The Furong or Water Lily Street (芙蓉街 (Fúróng Jiē)) is a historical business street located in the central area of the old city of Jinan, Shandong, China. With a history that can be traced back for more than 2000 years, the street formerly served as the administrative, financial, commercial, and cultural center of the city.

Furong Street runs through the historical center of Jinan in the north-south direction. To the north, it ends at the Fuxue Confucian Temple and to the south at Quancheng Street, a modern shopping area. The street has a total length of 432 meters and is on average 4.6 meters wide.

As the street has a long creek with clear water, it became a gathering place for business people and several wealthy residences were constructed in the surrounding area. Together with the nearby Qushuiting Street (to the north), Furong Street formed the most prosperous area in historical Jinan.

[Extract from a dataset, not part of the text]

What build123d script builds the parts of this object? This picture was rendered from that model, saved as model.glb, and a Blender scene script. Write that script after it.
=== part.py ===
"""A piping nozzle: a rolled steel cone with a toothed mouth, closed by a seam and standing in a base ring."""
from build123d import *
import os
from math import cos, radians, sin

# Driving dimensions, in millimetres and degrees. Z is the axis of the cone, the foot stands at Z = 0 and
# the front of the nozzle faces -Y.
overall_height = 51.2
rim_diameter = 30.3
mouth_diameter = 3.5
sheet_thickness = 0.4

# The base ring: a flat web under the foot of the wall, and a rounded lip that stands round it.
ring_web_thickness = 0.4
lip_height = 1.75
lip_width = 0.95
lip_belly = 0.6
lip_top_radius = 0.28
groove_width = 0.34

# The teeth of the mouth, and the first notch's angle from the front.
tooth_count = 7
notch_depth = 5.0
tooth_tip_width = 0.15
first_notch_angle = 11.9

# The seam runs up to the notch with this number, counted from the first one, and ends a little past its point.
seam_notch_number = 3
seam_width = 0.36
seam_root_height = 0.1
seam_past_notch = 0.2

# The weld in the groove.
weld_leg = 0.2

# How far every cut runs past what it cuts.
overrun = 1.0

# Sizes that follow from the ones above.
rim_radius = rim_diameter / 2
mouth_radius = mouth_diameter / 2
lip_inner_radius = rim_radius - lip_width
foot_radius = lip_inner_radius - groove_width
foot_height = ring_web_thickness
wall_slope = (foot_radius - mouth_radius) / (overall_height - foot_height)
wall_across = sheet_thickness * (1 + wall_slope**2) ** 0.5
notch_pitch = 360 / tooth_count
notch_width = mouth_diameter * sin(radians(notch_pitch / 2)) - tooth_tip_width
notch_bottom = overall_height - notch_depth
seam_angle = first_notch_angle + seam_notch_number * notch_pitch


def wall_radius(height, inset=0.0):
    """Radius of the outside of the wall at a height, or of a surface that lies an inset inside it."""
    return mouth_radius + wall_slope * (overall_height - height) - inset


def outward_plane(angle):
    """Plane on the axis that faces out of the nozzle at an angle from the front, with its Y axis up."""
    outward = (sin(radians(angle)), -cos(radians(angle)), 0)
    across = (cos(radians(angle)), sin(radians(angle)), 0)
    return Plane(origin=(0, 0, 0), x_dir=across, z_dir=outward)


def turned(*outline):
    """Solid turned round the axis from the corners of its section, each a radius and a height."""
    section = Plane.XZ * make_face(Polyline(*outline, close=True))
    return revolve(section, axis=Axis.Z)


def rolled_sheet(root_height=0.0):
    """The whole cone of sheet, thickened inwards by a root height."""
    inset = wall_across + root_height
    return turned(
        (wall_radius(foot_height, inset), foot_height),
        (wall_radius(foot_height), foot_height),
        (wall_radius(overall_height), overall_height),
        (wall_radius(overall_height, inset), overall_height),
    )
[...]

The street became a residential area and retail shops moved in when a yamen was established in the 5th year of the reign of the Kangxi Emperor (in the 1660s). At the beginning of the 20th century, Water Lily Street was still the administrative, financial, commercial, and cultural center of Jinan.

Many famous retail shops and services were located in the street such as the Weisheng dentist, an educational bookstore, a pharmacy, Guang Lisun's grocery.

In 2006, the city government included the renovation of the Water Lily Street among four sites selected for the renovation of the old city in keeping with its historical character, culture, business, and tourism.